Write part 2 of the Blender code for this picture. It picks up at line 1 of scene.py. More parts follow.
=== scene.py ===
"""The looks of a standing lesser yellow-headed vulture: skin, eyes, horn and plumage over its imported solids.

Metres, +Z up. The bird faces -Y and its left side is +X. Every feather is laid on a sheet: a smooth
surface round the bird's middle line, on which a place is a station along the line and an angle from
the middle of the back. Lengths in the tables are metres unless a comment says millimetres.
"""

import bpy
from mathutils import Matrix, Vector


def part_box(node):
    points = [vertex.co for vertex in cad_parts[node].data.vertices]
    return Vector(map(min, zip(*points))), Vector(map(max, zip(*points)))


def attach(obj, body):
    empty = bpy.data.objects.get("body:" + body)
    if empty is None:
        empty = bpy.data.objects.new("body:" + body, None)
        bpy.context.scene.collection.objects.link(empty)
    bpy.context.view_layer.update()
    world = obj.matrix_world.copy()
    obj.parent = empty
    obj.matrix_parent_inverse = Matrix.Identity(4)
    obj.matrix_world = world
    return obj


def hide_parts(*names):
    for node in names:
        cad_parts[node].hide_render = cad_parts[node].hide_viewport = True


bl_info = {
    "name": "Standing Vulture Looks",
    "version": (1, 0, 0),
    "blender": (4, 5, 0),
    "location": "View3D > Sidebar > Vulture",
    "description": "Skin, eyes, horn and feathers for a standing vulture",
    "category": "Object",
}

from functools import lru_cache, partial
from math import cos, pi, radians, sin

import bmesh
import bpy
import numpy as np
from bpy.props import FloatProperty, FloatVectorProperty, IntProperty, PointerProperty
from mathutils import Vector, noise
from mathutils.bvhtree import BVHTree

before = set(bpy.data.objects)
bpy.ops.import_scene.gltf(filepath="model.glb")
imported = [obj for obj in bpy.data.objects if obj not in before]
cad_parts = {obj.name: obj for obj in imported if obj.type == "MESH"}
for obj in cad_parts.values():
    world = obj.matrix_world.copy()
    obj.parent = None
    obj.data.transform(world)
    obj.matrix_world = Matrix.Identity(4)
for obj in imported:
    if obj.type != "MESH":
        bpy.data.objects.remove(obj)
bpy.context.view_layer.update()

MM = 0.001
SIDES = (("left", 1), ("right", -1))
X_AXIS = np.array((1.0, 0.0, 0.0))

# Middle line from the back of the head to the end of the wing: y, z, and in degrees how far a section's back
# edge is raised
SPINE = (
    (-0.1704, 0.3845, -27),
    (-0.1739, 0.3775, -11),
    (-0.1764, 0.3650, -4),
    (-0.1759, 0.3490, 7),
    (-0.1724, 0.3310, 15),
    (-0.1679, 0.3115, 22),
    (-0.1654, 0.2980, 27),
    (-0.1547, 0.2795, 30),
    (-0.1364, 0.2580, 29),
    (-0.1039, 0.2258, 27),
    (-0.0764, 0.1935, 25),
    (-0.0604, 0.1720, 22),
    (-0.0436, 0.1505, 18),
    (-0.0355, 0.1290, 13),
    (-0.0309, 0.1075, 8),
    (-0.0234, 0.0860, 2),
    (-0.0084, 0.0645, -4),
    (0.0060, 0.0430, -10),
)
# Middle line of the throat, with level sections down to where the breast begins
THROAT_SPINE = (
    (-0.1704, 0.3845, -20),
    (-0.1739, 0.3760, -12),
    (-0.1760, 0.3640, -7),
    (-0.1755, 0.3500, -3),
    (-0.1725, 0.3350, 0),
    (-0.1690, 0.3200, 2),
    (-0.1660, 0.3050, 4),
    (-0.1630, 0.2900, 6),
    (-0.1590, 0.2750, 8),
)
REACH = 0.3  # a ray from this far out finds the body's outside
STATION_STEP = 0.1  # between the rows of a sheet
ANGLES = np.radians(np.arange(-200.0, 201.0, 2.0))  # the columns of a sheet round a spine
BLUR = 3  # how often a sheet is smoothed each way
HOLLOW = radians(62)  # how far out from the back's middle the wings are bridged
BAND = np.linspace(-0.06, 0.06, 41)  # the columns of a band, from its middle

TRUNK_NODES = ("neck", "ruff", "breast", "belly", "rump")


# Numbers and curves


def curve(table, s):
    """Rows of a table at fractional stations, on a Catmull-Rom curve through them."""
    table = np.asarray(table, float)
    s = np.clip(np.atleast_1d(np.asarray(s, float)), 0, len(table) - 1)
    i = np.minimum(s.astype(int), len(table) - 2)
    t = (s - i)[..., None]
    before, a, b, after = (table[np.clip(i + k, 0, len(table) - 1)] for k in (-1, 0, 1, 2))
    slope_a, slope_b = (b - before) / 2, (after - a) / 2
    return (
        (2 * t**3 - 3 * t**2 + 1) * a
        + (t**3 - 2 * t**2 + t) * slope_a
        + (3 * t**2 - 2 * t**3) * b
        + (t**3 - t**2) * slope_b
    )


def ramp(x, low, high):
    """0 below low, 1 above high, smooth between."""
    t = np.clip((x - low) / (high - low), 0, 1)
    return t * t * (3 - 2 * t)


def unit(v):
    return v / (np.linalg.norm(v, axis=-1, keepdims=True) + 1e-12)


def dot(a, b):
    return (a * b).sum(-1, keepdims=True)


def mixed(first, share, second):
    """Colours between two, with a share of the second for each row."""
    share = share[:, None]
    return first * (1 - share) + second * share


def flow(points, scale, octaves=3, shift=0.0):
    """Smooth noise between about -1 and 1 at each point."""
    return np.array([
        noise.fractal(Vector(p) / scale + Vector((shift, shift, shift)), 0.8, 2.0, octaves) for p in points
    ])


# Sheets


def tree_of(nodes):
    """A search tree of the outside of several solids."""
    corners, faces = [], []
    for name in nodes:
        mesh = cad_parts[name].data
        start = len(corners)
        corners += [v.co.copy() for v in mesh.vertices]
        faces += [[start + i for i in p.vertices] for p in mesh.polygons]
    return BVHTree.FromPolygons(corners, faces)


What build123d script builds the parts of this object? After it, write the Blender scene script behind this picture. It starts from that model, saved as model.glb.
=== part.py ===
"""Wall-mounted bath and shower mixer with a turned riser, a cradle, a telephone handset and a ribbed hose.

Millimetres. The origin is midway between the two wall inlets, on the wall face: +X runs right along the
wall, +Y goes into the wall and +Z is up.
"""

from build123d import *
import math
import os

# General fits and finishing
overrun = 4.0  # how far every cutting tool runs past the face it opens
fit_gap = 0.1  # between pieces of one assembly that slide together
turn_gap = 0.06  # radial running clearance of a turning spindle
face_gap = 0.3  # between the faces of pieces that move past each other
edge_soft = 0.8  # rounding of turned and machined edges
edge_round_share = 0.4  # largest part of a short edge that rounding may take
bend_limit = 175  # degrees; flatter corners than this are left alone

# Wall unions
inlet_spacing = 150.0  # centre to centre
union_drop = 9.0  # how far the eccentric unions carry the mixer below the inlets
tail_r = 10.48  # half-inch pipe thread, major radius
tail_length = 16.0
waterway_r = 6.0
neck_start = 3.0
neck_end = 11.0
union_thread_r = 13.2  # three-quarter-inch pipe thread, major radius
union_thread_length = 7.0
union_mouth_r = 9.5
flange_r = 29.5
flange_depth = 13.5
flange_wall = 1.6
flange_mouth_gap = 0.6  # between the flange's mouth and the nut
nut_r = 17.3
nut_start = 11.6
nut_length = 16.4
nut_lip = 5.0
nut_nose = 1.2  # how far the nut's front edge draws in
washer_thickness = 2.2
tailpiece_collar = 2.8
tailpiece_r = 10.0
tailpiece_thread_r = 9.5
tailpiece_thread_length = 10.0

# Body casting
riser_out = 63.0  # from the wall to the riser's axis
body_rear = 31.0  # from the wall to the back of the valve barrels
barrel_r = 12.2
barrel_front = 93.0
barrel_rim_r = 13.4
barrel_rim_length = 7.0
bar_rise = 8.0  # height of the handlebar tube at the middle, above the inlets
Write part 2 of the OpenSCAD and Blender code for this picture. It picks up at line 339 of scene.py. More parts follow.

== == ==

Please copy exactly the lines from the first line of the records above through the line containing "its imported solids.", including both, and nothing more.

Write part 2 of the Blender code for this picture. It picks up at line 1 of scene.py. More parts follow.
=== scene.py ===
"""The looks of a standing lesser yellow-headed vulture: skin, eyes, horn and plumage over its imported solids.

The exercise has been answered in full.